Eustace suis par droit nom appelé ;
Hé Peronne !…

Ne faisons pas la vilaine supposition que, mariée ou non, elle se soit alors repentie de la gloire amoureuse qu’elle avait désirée plus que l’amour même et, puisque ne nous savons rien de plus sur elle, accordons-lui une constance sans laquelle les plus beaux sentiments n’atteignent pas à toute leur beauté. Ce qu’il y a toujours de moins bon et de moins intéressant dans les romans, comme dans la vie, qui est la matière de quoi ils doivent être faits pour être valables, c’est la conclusion. Nous sommes enclins à y mettre ou à y chercher une logique que ne comporte guère le développement des jours, qui s’y plie rarement.
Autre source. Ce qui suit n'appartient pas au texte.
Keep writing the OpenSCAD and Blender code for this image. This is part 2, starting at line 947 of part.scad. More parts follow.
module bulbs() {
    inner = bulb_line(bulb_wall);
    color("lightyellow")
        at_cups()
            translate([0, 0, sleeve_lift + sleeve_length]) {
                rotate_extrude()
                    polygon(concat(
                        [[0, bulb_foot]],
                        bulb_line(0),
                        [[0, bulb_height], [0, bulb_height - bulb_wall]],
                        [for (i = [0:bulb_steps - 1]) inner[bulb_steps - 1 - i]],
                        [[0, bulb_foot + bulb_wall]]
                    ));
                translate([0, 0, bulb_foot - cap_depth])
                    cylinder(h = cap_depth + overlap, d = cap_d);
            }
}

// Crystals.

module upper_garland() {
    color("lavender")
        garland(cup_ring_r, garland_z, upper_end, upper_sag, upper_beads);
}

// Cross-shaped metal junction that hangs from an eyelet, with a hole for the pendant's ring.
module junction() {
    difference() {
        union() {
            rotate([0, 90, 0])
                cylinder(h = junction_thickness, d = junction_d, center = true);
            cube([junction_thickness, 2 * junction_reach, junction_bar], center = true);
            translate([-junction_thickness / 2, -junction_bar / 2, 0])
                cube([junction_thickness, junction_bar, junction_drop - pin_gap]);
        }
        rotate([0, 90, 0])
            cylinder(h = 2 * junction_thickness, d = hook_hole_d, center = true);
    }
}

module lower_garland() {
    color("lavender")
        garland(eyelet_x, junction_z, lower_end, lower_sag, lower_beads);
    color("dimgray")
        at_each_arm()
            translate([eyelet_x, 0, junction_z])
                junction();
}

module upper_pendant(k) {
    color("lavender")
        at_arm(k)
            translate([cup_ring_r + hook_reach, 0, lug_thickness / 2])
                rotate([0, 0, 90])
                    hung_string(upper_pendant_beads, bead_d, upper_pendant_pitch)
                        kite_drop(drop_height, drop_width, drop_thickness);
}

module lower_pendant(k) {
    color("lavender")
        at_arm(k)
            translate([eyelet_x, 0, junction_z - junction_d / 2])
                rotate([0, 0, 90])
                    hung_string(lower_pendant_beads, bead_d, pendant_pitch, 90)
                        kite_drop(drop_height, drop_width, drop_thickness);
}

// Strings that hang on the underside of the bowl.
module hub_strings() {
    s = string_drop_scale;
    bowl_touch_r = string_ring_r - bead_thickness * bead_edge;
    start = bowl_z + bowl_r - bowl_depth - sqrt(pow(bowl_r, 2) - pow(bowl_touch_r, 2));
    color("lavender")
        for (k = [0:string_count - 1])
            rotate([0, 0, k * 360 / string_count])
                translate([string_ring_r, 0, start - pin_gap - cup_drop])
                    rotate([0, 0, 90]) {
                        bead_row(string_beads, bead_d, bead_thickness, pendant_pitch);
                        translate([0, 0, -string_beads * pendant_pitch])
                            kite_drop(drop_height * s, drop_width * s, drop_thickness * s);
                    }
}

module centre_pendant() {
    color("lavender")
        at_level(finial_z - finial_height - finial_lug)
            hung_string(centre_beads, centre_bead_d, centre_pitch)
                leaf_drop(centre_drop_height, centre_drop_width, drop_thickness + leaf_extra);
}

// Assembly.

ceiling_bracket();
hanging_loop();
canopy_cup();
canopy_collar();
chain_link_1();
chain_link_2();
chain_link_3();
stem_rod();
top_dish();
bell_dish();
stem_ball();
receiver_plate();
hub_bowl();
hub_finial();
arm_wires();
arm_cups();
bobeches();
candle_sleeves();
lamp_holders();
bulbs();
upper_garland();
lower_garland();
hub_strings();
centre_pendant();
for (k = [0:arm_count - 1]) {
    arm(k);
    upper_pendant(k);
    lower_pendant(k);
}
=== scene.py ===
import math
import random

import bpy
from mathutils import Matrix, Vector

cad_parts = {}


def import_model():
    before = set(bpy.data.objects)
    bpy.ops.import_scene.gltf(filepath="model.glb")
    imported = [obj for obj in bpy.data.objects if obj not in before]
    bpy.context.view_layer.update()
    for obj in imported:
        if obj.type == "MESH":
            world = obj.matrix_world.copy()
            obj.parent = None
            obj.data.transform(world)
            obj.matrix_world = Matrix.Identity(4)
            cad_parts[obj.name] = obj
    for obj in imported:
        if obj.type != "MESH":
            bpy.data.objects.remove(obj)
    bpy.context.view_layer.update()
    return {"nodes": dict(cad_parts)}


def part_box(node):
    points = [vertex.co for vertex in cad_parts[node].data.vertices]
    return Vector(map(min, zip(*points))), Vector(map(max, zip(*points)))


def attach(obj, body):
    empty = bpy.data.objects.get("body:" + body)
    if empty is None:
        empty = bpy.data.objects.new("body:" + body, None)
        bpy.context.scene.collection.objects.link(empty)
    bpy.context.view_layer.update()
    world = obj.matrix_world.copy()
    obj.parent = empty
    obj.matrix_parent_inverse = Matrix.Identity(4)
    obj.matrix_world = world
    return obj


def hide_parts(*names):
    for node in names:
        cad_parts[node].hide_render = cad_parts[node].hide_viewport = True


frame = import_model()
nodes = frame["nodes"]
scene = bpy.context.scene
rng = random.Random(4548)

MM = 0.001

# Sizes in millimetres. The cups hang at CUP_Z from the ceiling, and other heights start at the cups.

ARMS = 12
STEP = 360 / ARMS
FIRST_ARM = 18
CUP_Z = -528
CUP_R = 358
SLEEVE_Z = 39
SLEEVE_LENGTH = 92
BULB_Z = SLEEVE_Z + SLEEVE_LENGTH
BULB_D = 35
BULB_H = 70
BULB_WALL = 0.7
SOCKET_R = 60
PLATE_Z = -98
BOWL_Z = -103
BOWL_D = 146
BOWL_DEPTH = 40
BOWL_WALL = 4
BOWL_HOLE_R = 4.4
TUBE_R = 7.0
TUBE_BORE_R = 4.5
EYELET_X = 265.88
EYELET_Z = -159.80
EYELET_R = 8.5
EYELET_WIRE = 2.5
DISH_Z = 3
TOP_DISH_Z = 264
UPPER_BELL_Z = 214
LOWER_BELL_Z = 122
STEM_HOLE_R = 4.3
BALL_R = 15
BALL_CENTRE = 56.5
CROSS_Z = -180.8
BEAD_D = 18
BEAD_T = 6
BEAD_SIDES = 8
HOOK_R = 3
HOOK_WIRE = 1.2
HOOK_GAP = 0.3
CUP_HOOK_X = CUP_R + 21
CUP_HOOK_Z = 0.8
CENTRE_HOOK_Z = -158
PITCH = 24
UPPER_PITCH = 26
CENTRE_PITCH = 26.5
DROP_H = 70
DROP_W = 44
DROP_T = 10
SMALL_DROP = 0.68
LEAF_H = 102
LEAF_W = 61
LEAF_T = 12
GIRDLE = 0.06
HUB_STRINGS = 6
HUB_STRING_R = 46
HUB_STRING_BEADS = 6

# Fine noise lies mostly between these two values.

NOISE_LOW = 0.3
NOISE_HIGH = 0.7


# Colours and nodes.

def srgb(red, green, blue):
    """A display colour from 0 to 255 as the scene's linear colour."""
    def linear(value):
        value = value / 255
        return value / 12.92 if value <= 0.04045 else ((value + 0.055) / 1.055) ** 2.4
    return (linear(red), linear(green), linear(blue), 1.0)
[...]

Laissons donc ce que ne nous dévoile pas le Voir-dit et même n’en retenons que l’exceptionnel, c’est-à-dire le caractère même de la dame qui en dicta les événements. Il est singulier, et c’est à peine si on en trouverait dans l’histoire un second qui pût lui être mis en parallèle. J’y trouve un mélange prévue inexplicable de volonté et d’ingénuité, de sensibilité et d’adresse à diriger en vue d’un but lointain cette lourde masse d’émotions que constitue un amour provoqué et partagé.